Mistake 2: Adding inclusion language to an otherwise exclusionary JD

A JD that leads with "we value diversity" and then lists 12 requirements, demands a degree, asks for 10+ years of experience, and describes the culture as "rockstar, move-fast" is sending a clear signal: the inclusion language is decoration. Inclusion has to be structural, not ornamental.

Mistake 3: Treating the EEO statement as the entire inclusion effort

The EEO statement at the bottom of the JD is the last thing most candidates read and the lowest-signal inclusion indicator. The high-signal indicators are the requirements list, the salary transparency, the language choices in the role description, and the accommodations statement. Get those right first.

If your hiring includes remote or distributed roles, also note that remote JD language requires its own specificity — see our guide to writing remote and hybrid job descriptions for how location, timezone, and async expectations need to be handled separately from general inclusive language.

For teams writing multiple JDs per quarter, also consider using our job description template as a base structure — the must-have/nice-to-have split and outcome framing sections are particularly high-impact for inclusive language because they force you to be specific about what the role actually requires rather than defaulting to credential gatekeeping.

Mistake 4: Over-indexing on "culture fit" removal

Culture description isn't the problem — vague, demographic-signaling culture description is. "We expect everyone to be in the office Monday–Thursday, with Fridays remote" is useful, specific, and inclusive. "We work hard and play hard" is vague and signals a specific type of person. Be specific about what working at your company actually looks like, and let candidates self-select based on accurate information.

How to Cross-Check Your JD for Bias

Several methods for catching bias before you publish:

Alternatively, JD Generator runs bias detection automatically on every output and flags masculine-coded language, credential requirements, and missing salary context before you publish. The check takes seconds and catches the patterns that are easy to miss when you're close to the content.

Once you have an inclusive JD draft, you'll also want to make sure the template and structure hold up across different roles. Our job description examples for 5 common roles show what inclusive, outcome-focused JDs look like in practice for Software Engineer, Marketing Manager, Sales Rep, CSM, and Product Manager.

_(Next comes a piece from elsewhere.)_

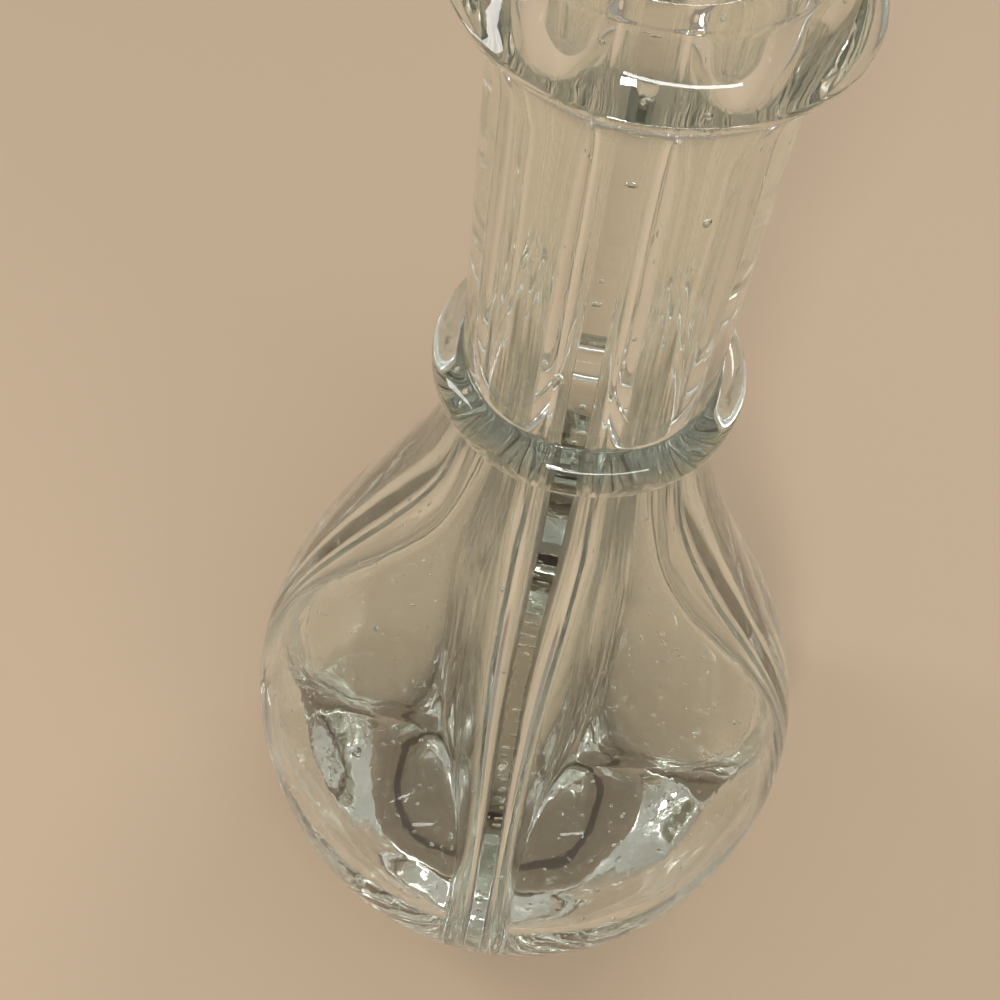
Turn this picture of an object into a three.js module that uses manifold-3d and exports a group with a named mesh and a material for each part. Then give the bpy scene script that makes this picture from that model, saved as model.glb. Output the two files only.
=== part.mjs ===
// Four-chamber glass decanter, empty, with its four stoppers in place.
// Millimetres, +Z up. The origin is the middle of the base, and the front faces -Y.
import * as THREE from 'three';
import { mergeVertices } from 'three/addons/utils/BufferGeometryUtils.js';
import Module from 'manifold-3d';

const wasm = await Module();
wasm.setup();

// Globe and neck, outside
const NECK_RADIUS = 23;
const NECK_TOP = 292;
const NECK_TOP_ROUNDING = 2;
const GLOBE_RADIUS = 65.7;
const GLOBE_CENTRE = 66;
const GLOBE_DEPTH = 84;
const SHOULDER_TOP = 190;
const SHOULDER_LOWER_PULL = 28;
const SHOULDER_UPPER_PULL = 36;
const FOOT_ROUNDING = 2.5;
const KICK_RADIUS = 24;
const KICK_HEIGHT = 2.5;

// Bubbles, one in each quarter, round in the neck and square-cornered in the globe
const WEB_HALF = 1.4;
const GLOBE_WALL = 4.2;
const NECK_WALL = 3.4;
const FLOOR_HEIGHT = 8;
const FLOOR_CENTRE = 26;
const FLOOR_FULLNESS = 1.7;
const WEB_FLARE_TOP = 40;
const CORE_SHARE = 0.66;
const CORE_SMALLEST_AT = 90;
const CORE_ROUND_ABOVE = 150;
const CORE_SHARE_GAIN = 0.7;
const CORE_GAIN_DEPTH = 59;
const CORNER_SHARE = 0.23;
const CORNER_SMALL_BELOW = 85;
const CORNER_ROUND_ABOVE = 165;
const ROUND_SHARE = 0.98;
const FLOOR_ROUND_FROM = 45;
const FLOOR_ROUND_BELOW = 14;

// Glass wound on the neck
const RING_CENTRE_RADIUS = 23.7;
const RING_TUBE_RADIUS = 4.65;
const RING_HEIGHT = 194.5;
const COLLAR_FOOT = 264;
const COLLAR_RADIUS = 29.7;
const COLLAR_HEIGHT = 277.2;
const COLLAR_EDGE = 0.7;
const COLLAR_CREASE_RADIUS = 24.7;
const COLLAR_CREASE_HEIGHT = 282.6;
const COLLAR_TOP = 286;

// Spouts, one over each neck channel, leaning outwards
const SPOUT_OFFSET = 9.7;
const SPOUT_TILT = THREE.MathUtils.degToRad(18);
const SPOUT_RADIUS = 8.6;
const SPOUT_WAIST = 7.2;
const SPOUT_LENGTH = 21;
const LIP_RADIUS = 9.6;
const LIP_THICKNESS = 2.6;
const SEAT_RADIUS = 5.4;
const SEAT_TAPER = 0.05;
const SEAT_CHAMFER = 0.6;

// Stoppers, ground plug below and drop-shaped finial above
const PLUG_LENGTH = 12;
const FLANGE_RADIUS = 7.4;
const FLANGE_THICKNESS = 1.9;
const STEM_RADIUS = 3.4;
const FINIAL_FOOT = 4.2;
const FINIAL_RADIUS = 8;
const FINIAL_WIDEST = 12.5;
const FINIAL_TIP = 22.5;

// Clearances
const SEAM_GAP = 0.3;
const SEAT_GAP = 0.3;

// Fineness of the facets
const BODY_SIDES = 40;
const SMALL_SIDES = 16;
const CURVE_STEPS = 3;
const LOWER_STEPS = 9;
const SHOULDER_STEPS = 13;
const RING_STEPS = 10;
const CORNER_STEPS = 4;
const WALL_STEPS = 5;
const BUBBLE_FLOOR_LEVELS = 7;
const BUBBLE_SHOULDER_LEVELS = 9;

const QUARTER_NAMES = ['rear_right', 'rear_left', 'front_left', 'front_right'];
const QUARTER_TURN = Math.PI / 2;

const point = (x, y) => new THREE.Vector2(x, y);
const mix = THREE.MathUtils.lerp;

// A lathe turns its outline about Y, and the decanter stands on Z
function turned(points, sides) {
  return new THREE.LatheGeometry(points, sides).rotateX(QUARTER_TURN);
}

function solidFrom(geometry) {
  const bare = geometry.clone();
  bare.deleteAttribute('normal');
  bare.deleteAttribute('uv');
  const merged = mergeVertices(bare);
  return new wasm.Manifold(new wasm.Mesh({
    numProp: 3,
    vertProperties: new Float32Array(merged.attributes.position.array),
    triVerts: new Uint32Array(merged.index.array),
  }));
}

function geometryFrom(solid) {
  const mesh = solid.getMesh();
  const geometry = new THREE.BufferGeometry();
  geometry.setAttribute('position', new THREE.BufferAttribute(mesh.vertProperties, 3));
  geometry.setIndex(new THREE.BufferAttribute(mesh.triVerts, 1));
  geometry.computeVertexNormals();
  return geometry;
}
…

And if you're evaluating tools to help your team write inclusive JDs consistently at scale, see our breakdown of the best job description generators in 2026 — including which ones have built-in bias detection and which don't.

Frequently Asked Questions

What makes a job description inclusive?

An inclusive job description uses gender-neutral language, focuses on skills and outcomes rather than credentials and years of experience, avoids ableist or age-biased phrasing, includes a salary range, and explicitly states that the company welcomes applications from underrepresented groups. It describes what the person will accomplish, not what kind of person they should be.

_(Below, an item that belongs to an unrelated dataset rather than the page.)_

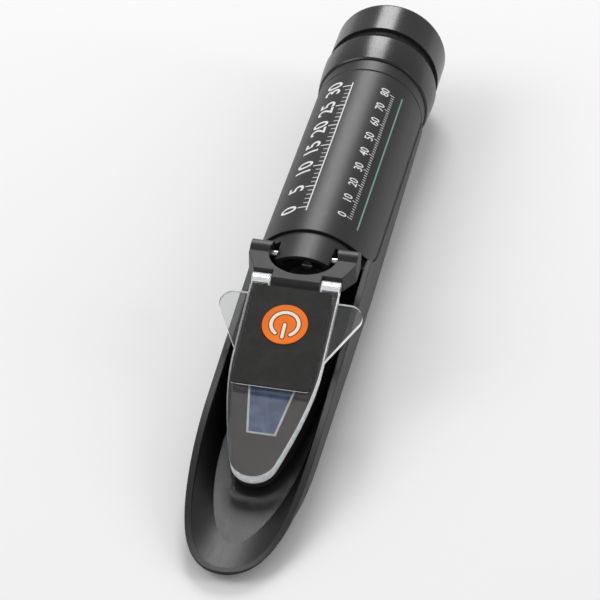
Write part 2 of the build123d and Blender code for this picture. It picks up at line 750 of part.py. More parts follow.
baffle_y = strip_end + BAFFLE_GAP
with BuildPart() as light_baffle:
    revolve(
        turned(
            (baffle_y, BAFFLE_R),
            (baffle_y, BARREL_BORE_R - SEAT_FIT),
            (baffle_y + BAFFLE_LEN, BARREL_BORE_R - SEAT_FIT),
            (baffle_y + BAFFLE_LEN, BARREL_BORE_R - BAFFLE_WALL),
            (baffle_y + BAFFLE_LIP, BAFFLE_R),
        ),
        axis=TUBE_AXIS,
    )
light_baffle.part.label = "light_baffle"

with BuildPart() as reticle_holder:
    revolve(
        turned(
            (RETICLE_Y - HOLDER_FRONT, RETICLE_R - RETICLE_LEDGE),
            (RETICLE_Y - HOLDER_FRONT, BARREL_BORE_R - SEAT_FIT),
            (RETICLE_Y + HOLDER_REAR, BARREL_BORE_R - SEAT_FIT),
            (RETICLE_Y + HOLDER_REAR, RETICLE_R + SEAT_FIT),
            (RETICLE_Y, RETICLE_R + SEAT_FIT),
            (RETICLE_Y, RETICLE_R - RETICLE_LEDGE),
        ),
        axis=TUBE_AXIS,
    )
reticle_holder.part.label = "reticle_holder"

with BuildPart() as reticle:
    revolve(ring(RETICLE_Y, RETICLE_Y + RETICLE_T, 0, RETICLE_R), axis=TUBE_AXIS)
reticle.part.label = "reticle"

with BuildPart() as reticle_retainer:
    retainer_y = RETICLE_Y + RETICLE_T
    revolve(ring(retainer_y, retainer_y + RETICLE_RETAINER_T, RETICLE_R - 1, RETICLE_R), axis=TUBE_AXIS)
reticle_retainer.part.label = "reticle_retainer"

# Collar that closes the shells at the rear

with BuildPart() as collar_ring:
    revolve(
        turned(
            (TUBE_LEN - COLLAR_SPIGOT, BARREL_R + SEAT_FIT),
            (TUBE_LEN - COLLAR_SPIGOT, BLOCK_R),
            (TUBE_LEN + PART_GAP, BLOCK_R),
            (TUBE_LEN + PART_GAP, TUBE_R - COLLAR_CHAMFER),
            (TUBE_LEN + PART_GAP + COLLAR_CHAMFER, TUBE_R),
            (collar_rear, TUBE_R),
            (collar_rear, BARREL_R + SEAT_FIT),
        ),
        axis=TUBE_AXIS,
    )
collar_ring.part.label = "collar_ring"

# Focus ring, eyecup and the ocular that they carry

ring_lap_y = cup_start_y - CUP_LAP
cup_seat_r = CUP_R - CUP_WALL - SEAT_FIT
flange_bore_r = BARREL_BORE_R + FLANGE_FIT
with BuildPart() as focus_ring:
    with BuildSketch(side()):
        with BuildLine():
            Polyline(
                (ring_lap_y, WAIST_R),
                (ring_lap_y, cup_seat_r),
                (ring_tail, cup_seat_r),
                (ring_tail, flange_bore_r),
                (flange_y, flange_bore_r),
                (flange_y, BARREL_R + SLIDE_FIT),
                (ring_start, BARREL_R + SLIDE_FIT),
                (ring_start, FOCUS_EDGE_R - RING_CHAMFER),
                (ring_start + RING_CHAMFER, FOCUS_EDGE_R),
            )
            Bezier((ring_start + RING_CHAMFER, FOCUS_EDGE_R), (ridge_y - 5, FOCUS_R), (ridge_y, FOCUS_R))
            Bezier((ridge_y, FOCUS_R), (ridge_y + WAIST_RUN, WAIST_R), (ring_lap_y, WAIST_R))
        make_face()
    revolve(axis=TUBE_AXIS)
focus_ring.part.label = "focus_ring"

cup_hole_r = BARREL_BORE_R - 0.6
cup_step_r = BARREL_BORE_R + 1.0
with BuildPart() as eyecup:
    with BuildSketch(side()) as cup:
        with BuildLine():
            Polyline(
                (cup_start_y, CUP_R - CUP_WALL),
                (cup_start_y, CUP_R),
                (cup_end_y, CUP_R),
                (cup_end_y, CUP_R - CUP_LIP),
                (cup_base, cup_hole_r),
                (cup_base, cup_step_r),
                (ring_tail, cup_step_r),
                (ring_tail, CUP_R - CUP_WALL),
                close=True,
            )
        make_face()
        fillet(cup.vertices().group_by(Axis.X)[-1], CUP_ROUND)
    revolve(axis=TUBE_AXIS)
eyecup.part.label = "eyecup"

ocular_flange_r = BARREL_R - OCULAR_FLANGE_STEP
with BuildPart() as ocular_tube:
    revolve(
        turned(
            (ocular_start, LENS_R + SEAT_FIT - OCULAR_STOP),
            (ocular_start, BARREL_BORE_R - SLIDE_FIT),
            (shoulder - OCULAR_FLANGE_T, BARREL_BORE_R - SLIDE_FIT),
            (shoulder - OCULAR_FLANGE_T, ocular_flange_r),
            (shoulder, ocular_flange_r),
            (shoulder, BARREL_BORE_R),
            (ring_tail, BARREL_BORE_R),
            (ring_tail, LENS_R + SEAT_FIT),
            (field_seat, LENS_R + SEAT_FIT),
            (field_seat, LENS_R + SEAT_FIT - OCULAR_STOP),
        ),
        axis=TUBE_AXIS,
    )
ocular_tube.part.label = "ocular_tube"

with BuildPart() as field_lens:
    revolve(lens_section(field_seat, field_seat + FIELD_LENS_T, LENS_R, FIELD_BULGE_FRONT, FIELD_BULGE_REAR),
            axis=TUBE_AXIS)
field_lens.part.label = "field_lens"

with BuildPart() as lens_spacer:
    revolve(ring(field_seat + FIELD_LENS_T, eye_seat - EYE_LENS_T, LENS_R - SPACER_WALL, LENS_R),
            axis=TUBE_AXIS)
lens_spacer.part.label = "lens_spacer"

with BuildPart() as eye_lens:
    revolve(lens_section(eye_seat - EYE_LENS_T, eye_seat, LENS_R, EYE_BULGE, EYE_BULGE), axis=TUBE_AXIS)
eye_lens.part.label = "eye_lens"

retainer_r = BARREL_BORE_R + RETAINER_RIM
with BuildPart() as ocular_retainer:
    revolve(
        turned(
            (eye_seat, LENS_R - RETAINER_WALL),
            (eye_seat, LENS_R),
            (ring_tail + RETAINER_PLAY, LENS_R),
            (ring_tail + RETAINER_PLAY, retainer_r),
            (ring_tail + RETAINER_T, retainer_r),
            (ring_tail + RETAINER_T, LENS_R - RETAINER_WALL),
        ),
        axis=TUBE_AXIS,
    )
ocular_retainer.part.label = "ocular_retainer"

os.makedirs("parts", exist_ok=True)
for piece in (
    lower_case, top_cover, hinge_block, hinge_yoke, yoke_pins, plate_pin, daylight_plate, light_pad,
    power_key, circuit_board, dome_switch, coin_cell, light_emitters, prism_stage, prism, prism_gasket,
    optical_barrel, focus_seal, calibration_screw, objective_cell, objective_lens, bimetal_strip,
    light_baffle, reticle_holder, reticle, reticle_retainer, collar_ring, focus_ring, eyecup,
    ocular_tube, field_lens, lens_spacer, eye_lens, ocular_retainer,
):
    export_step(piece.part, f"parts/{piece.part.label}.step")
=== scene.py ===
import json
import math
import random

import bmesh
import bpy
from mathutils import Matrix, Vector


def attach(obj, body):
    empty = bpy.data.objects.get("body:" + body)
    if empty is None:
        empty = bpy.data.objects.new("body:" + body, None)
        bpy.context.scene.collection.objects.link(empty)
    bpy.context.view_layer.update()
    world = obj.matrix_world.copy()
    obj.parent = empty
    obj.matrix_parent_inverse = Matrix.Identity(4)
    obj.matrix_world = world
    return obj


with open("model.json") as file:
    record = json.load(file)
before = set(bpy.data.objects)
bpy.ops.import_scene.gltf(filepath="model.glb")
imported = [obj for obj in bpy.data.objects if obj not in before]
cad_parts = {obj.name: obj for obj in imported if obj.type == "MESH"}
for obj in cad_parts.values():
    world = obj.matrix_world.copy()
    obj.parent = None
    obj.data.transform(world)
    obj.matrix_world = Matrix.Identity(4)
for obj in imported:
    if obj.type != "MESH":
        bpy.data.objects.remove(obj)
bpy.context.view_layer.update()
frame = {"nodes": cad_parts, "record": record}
scene = bpy.context.scene
scene.view_settings.view_transform = "Standard"

# Units, plain colours and the seed of the random draws
MM = 0.001
BLACK = (0.0, 0.0, 0.0, 1.0)
WHITE = (1.0, 1.0, 1.0, 1.0)
SEED = 7

# Sizes shared with the part, in millimetres
AXIS_H = 15.1
TUBE_R = 14.0
PITCH = math.radians(20.0)
PIN_Y = -16.8
PLATE_TOP_Z = 11.3
PAD_END = 30.2
PAD_PROUD = 0.4
KEY_PROUD = 0.15
KEY_AT = 13.0

# The photograph's camera: its place in millimetres, its turns and its lens
CAM_AT = (126.56, -603.18, 473.22)
CAM_AZIMUTH = math.radians(-12.093)
CAM_DIP = math.radians(37.046)
CAM_ROLL = math.radians(0.132)
CAM_LENS = 190.918
CAM_SENSOR = 36.0
CAM_NEAR = 0.05
CAM_FAR = 20.0

# Prints on the tube: places along it in millimetres, turns from its top in degrees
PRINT_START = 8.0
PRINT_END = 65.5
PRINT_MARGIN = 1.5
LINE_START = 7.4
LINE_END = 65.9
LINE_HALF = 0.2
INK_LOW = -0.03
INK_HIGH = 0.025
MAIN_TURN = 13.0
FINE_TURN = -35.0
LINE_TURN = -44.3
WRAP_STEP = 0.45
WELD = 0.0005

# Standby sign on the key, in millimetres and degrees
SIGN_R = 3.25
SIGN_HALF = 0.42
SIGN_OPENING = 34.0
STEM_START = 0.1
STEM_END = 3.6
STEM_HALF = 0.4
SIGN_OUTLINE = 0.22
OUTLINE_HEIGHTS = (-0.05, 0.03)
SIGN_HEIGHTS = (-0.04, 0.06)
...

What are examples of biased language in job descriptions?

Common biased language includes: gendered terms like "rockstar," "ninja," "dominate," "aggressive" (skew male); age proxies like "recent graduate," "digital native," "energetic" (imply young); ableist terms like "must be able to lift," "fast-paced environment," "high-pressure" without context; and credential requirements like "must have a degree" when the degree isn't actually necessary for the role.

Should job descriptions include salary ranges?

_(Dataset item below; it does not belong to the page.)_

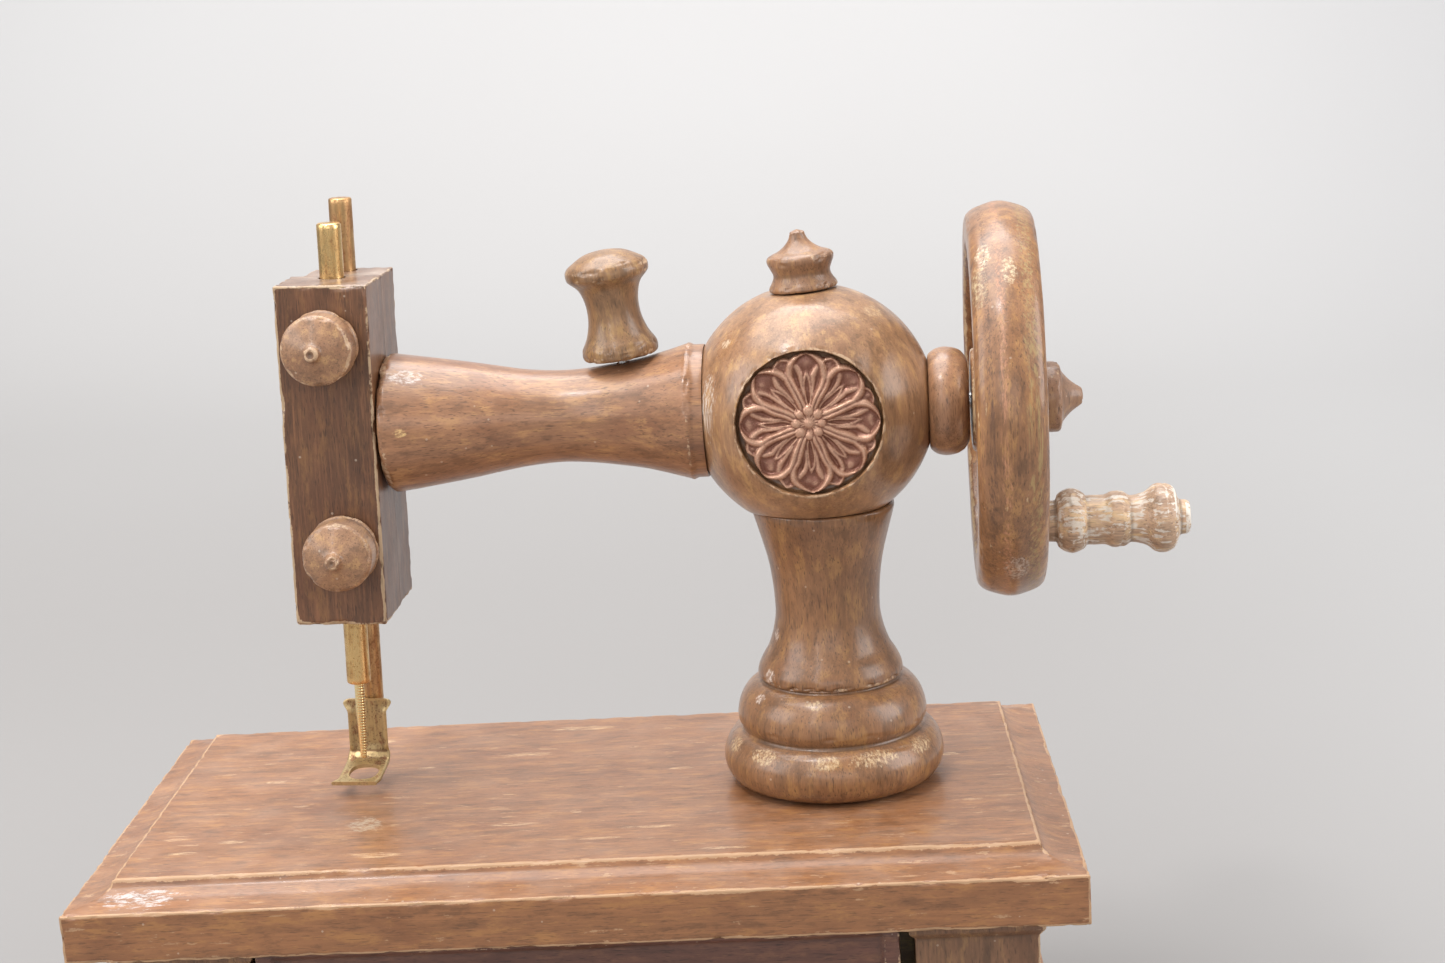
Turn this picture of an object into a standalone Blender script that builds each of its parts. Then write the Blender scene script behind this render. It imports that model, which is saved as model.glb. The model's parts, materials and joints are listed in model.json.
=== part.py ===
"""Hand crank music box: a wooden toy sewing machine on a cabinet with a drawer.

Turning the hand wheel turns a shaft through the arm and, by a bevel pair in the
ball, a second shaft down the column, which drives a pinned-cylinder movement.
Units are metres, +Z is up, the origin is the centre of the cabinet's underside.
"""
import math

import bmesh
import bpy
from mathutils import Matrix, Vector

# ---------------------------------------------------------------- driving sizes
GAP = 0.0003                 # free space between pieces that touch

BOARD_WIDTH = 0.229
BOARD_DEPTH = 0.120
BOARD_EDGE = 0.0118          # height of the top board's vertical edge
FIELD_INSET = 0.0101         # raised field of the top board
FIELD_RISE = 0.0045
CABINET_HEIGHT = 0.076       # floor to the top of the board's edge
BASE_THICKNESS = 0.010
CARCASS_INSET = 0.0085       # overhang of the boards, front and back
PANEL = 0.005                # thickness of the carcass panels
POST_WIDTH = 0.0312
POST_DEPTH = 0.012
POST_OUTSIDE = 0.1056        # outer side of a post's capital from the centre
CAPITAL_RISE = 0.0052
CAPITAL_PROUD = 0.0015
DRAWER_FRONT = 0.008
DRAWER_WALL = 0.003
DRAWER_FRONT_WIDTH = 0.1465
DRAWER_SHIFT = -0.0008       # the drawer front sits a little to the left

COLUMN_X = 0.060             # column axis, in the middle of the board's depth
HEAD_TURN = math.radians(-2.5)   # the whole head is turned on the column
HEAD_LEAN = math.radians(1.4)    # the end block leans a little at the arm
AXIS_RISE = 0.0958           # main shaft above the board's edge
BALL_R = 0.0291
BALL_X = -0.0015             # the ball is turned a little off the column's axis
BALL_FLAT = 0.0232           # flat underside of the ball below its centre
BALL_CROWN = 0.0278          # flat seat of the finial above the ball's centre
RECESS_R = 0.0167
RECESS_RISE = 0.0005         # medallion recess above the ball's centre
RECESS_FLOOR = 0.0205        # medallion recess floor in front of the ball's centre
GEAR_ROOM_R = 0.0125         # hollow in the ball for the bevel pair
TENON_R = 0.0087             # spigot of the arm in the ball
TENON_END = -0.0179
ARM_END_X = -0.1021
BLOCK_X = -0.1139
BLOCK_RISE = 0.0910
BLOCK_SIZE = (0.0219, 0.0310, 0.0812)
BLOCK_SEAM_Y = 0.0011        # joint between the block's two halves
BUTTON_R = 0.0083
NEEDLE_Y = -0.0020
PRESSER_Y = 0.0110
NEEDLE_BAR_R = 0.0029
PRESSER_BAR_R = 0.0028
WHEEL_X = 0.0434
WHEEL_R = 0.0462
WHEEL_FACE_R = 0.0436
WHEEL_HALF = 0.0079
CRANK_R = 0.0300             # grip axis from the wheel axis
SPOOL_X = -0.0443
SPOOL_FOOT = 0.0138          # underside of the spool above the arm's axis
SPOOL_LEAN = math.radians(-6.5)
FINIAL_LEAN = math.radians(-4.5)

SHAFT_R = 0.0020
SHAFT_CLEARANCE = 0.0008     # free bore around the shaft inside the wood
SCREW_SPREAD = 0.0140        # column screws in front of and behind its axis
STROKE_R = 0.0050            # throw of the crank disc in the end block
BEVEL_TEETH = 12
BEVEL_PITCH_R = 0.0068
BEVEL_FACE = 0.0026
BEVEL_BACK = 0.0022          # hub behind the bevel teeth
PINION_TEETH = 8
CYLINDER_TEETH = 32
GEAR_MODULE = 0.0011
GEAR_THICKNESS = 0.003
CYLINDER_R = 0.0065
ARBOR_R = 0.0015
COMB_TEETH = 18
COMB_PITCH = 0.0016

# ---------------------------------------------------------------- derived places
BOARD_TOP = CABINET_HEIGHT
FIELD_TOP = BOARD_TOP + FIELD_RISE
BOARD_UNDER = BOARD_TOP - BOARD_EDGE
AXIS_Z = BOARD_TOP + AXIS_RISE
FRONT_Y = -BOARD_DEPTH / 2 + CARCASS_INSET
BACK_Y = BOARD_DEPTH / 2 - CARCASS_INSET
POST_INSIDE = POST_OUTSIDE - POST_WIDTH
SIDE_X = POST_OUTSIDE - CAPITAL_PROUD - PANEL / 2
PARTITION_Y = -0.0078
PARTITION = 0.003
GEAR_DISTANCE = GEAR_MODULE * (PINION_TEETH + CYLINDER_TEETH) / 2
GEAR_Z = BOARD_UNDER - 0.0065
BEDPLATE = 0.003
BEDPLATE_Y = BACK_Y - PANEL - GAP - BEDPLATE / 2
BEDPLATE_Z0 = BASE_THICKNESS + 0.004
BEDPLATE_Z1 = GEAR_Z - 0.004
COMB_X1 = COLUMN_X - CYLINDER_R - 0.0005
COMB_X0 = COMB_X1 - 0.024
COMB_Z = (BEDPLATE_Z0 + BEDPLATE_Z1) / 2

for old in list(bpy.data.objects):
    bpy.data.objects.remove(old)


# ---------------------------------------------------------------- materials
def material(name, colour, roughness, metallic=0.0):
    made = bpy.data.materials.new(name)
    made.use_nodes = True
    shader = made.node_tree.nodes["Principled BSDF"]
    shader.inputs["Base Color"].default_value = (*colour, 1.0)
    shader.inputs["Roughness"].default_value = roughness
    shader.inputs["Metallic"].default_value = metallic
    made.diffuse_color = (*colour, 1.0)
    return made


WALNUT = ("walnut_stain", (0.26, 0.125, 0.055), 0.42)
DARK = ("dark_stain", (0.13, 0.062, 0.038), 0.45)
RED = ("red_stain", (0.16, 0.055, 0.032), 0.45)
PALE = ("worn_pale_wood", (0.46, 0.31, 0.19), 0.6)
RAW = ("raw_wood", (0.50, 0.36, 0.22), 0.7)
COPPER = ("stamped_copper", (0.30, 0.12, 0.075), 0.35, 0.6)
BRASS = ("tarnished_brass", (0.55, 0.38, 0.14), 0.38, 0.9)
OLD_BRASS = ("dark_brass", (0.30, 0.22, 0.11), 0.5, 0.8)
STEEL = ("steel", (0.45, 0.45, 0.46), 0.35, 1.0)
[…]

Yes — and in many US states it's now legally required. Beyond compliance, salary transparency reduces the gender pay gap (women are less likely to negotiate aggressively when salary is opaque), increases application rates by 30–40%, and reduces wasted time on candidates whose expectations don't match your budget. If you're not including salary ranges in 2026, you're behind.

How do I make job requirements more inclusive?

Split requirements into must-haves and nice-to-haves. Remove degree requirements unless the role genuinely requires one. Replace "X years of experience" with specific skills or outcomes. Research consistently shows that women apply only when they meet nearly all listed requirements, while men apply when they meet about 60% — the more requirements you list, the more you narrow your female candidate pool specifically.

Does inclusive language in job descriptions actually increase diversity?

Yes — the evidence is consistent. Studies by Textio, LinkedIn, and Harvard Business Review show that JDs with masculine-coded language receive 42% fewer female applicants. Removing degree requirements increases applicant diversity significantly. Salary transparency particularly benefits women and underrepresented groups. Inclusive language doesn't just signal openness — it changes who applies in the first place.

What is skills-based hiring and how does it relate to inclusive JDs?

Skills-based hiring evaluates candidates on demonstrated ability rather than credentials or background. In a JD context, this means listing specific skills and outcomes instead of "must have a degree" or "10+ years of experience." Skills-based requirements are more inclusive because they open roles to career changers, bootcamp graduates, and candidates from non-traditional paths who are fully capable of the job.

How long should an inclusive job description be?

Between 400 and 800 words for most roles. LinkedIn data shows that shorter JDs (under 300 words) and very long JDs (over 1,000 words) both receive fewer applications than mid-length descriptions. A concise JD that covers role overview, key responsibilities, requirements split into must-haves and nice-to-haves, salary range, and benefits performs better than an exhaustive wall of text.

What should an EEO statement say?

An EEO statement should be brief and specific. Something like: "We are an equal opportunity employer. We do not discriminate on the basis of race, color, religion, sex, national origin, age, disability, veteran status, sexual orientation, gender identity, or any other characteristic protected by law. We actively encourage applications from underrepresented groups." Avoid boilerplate that reads like legal cover — write it like you mean it.